Dirigieren Sie ein anderes Repertoire wie das, in dem Sie als Sängerin tätig bin?
Zum Teil! Ich liebe es, zugleich zu singen und zu dirigieren, wie das jetzt bei unsere Tournee mit dem ‘Ludwig Orchestra’ der Fall ist. Ansonsten dirigiere ich sehr viel Stravinsky, ich werde in Kürze mit ‘The Rake’s Progress’ meine erste Oper dirigieren. Ansonsten liebe ich die Symphonien von Josef Haydn und Jean Sibelius, sowie eigentlich das gesamte spätromantische Repertoire und natürlich die Musik des 20. Jahrhunderts.

Der Name Barbara Hannigan ist für viele ein Synonym für zeitgenössische resp. moderne Musik. Ist für Sie diese Musik denn interessanter?
Sagen wir es so. Ich liebe die zeitgenössische Musik sehr und habe auch keine Probleme damit, sie zu verstehen. Ich will diese Werke einfach singen, weil es mir Spaß macht und weil ich sehr viel in ihnen entdecken kann. Und natürlich haben wir Interpreten von heute, egal ob es sich jetzt um Sänger, Solisten oder Dirigenten handelt, einfach die Pflicht, den Komponisten von heute zur Seite zur stehen. So wie das eigentlich auch immer war. Ich denke, je vielseitiger ein Künstler ist, desto mehr Erfahrung und Gestaltungsmöglichkeiten bringt er mit. Ich mache keinen künstlerischen Unterschied zwischen moderner Musik, Klassik oder Barock. Musik ist Musik.

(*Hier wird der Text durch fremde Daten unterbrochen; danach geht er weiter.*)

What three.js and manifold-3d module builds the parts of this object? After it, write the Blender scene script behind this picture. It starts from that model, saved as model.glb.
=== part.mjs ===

Auf dieser Tour und auch für Ihre rezente CD-Produktion ‘Crazy Girl Crazy’ arbeiten Sie mit dem ‘Ludwig Orchestra’ zusammen, ein Ensemble, das allerdings kaum bekannt ist.
Die Musiker selbst kommen aus verschiedenen Orchestern. Das Ensemble wurde erst 2012 von sechs Musikern gegründet, die ein dynamisches, flexibles und abenteuerlustiges Orchester haben wollten. Und so findet man im ‘Ludwig Orchestra’ nur zu hundert Prozent motivierte Musiker. Für mich ist es einfach unglaublich, mit diesen Musikern zu arbeiten. Sie sind genauso wie ich, denken und fühlen in ähnlichen Dimensionen. Und sie sind getrieben von dieser inneren Kraft, beim nächsten Mal es noch besser zu machen. Mit ihnen wird jedes Werk zu einem ‘work in progress’, in jedem Konzert finden wir neue Aspekte und probieren sie aus. Und das macht unheimlichen Spaß.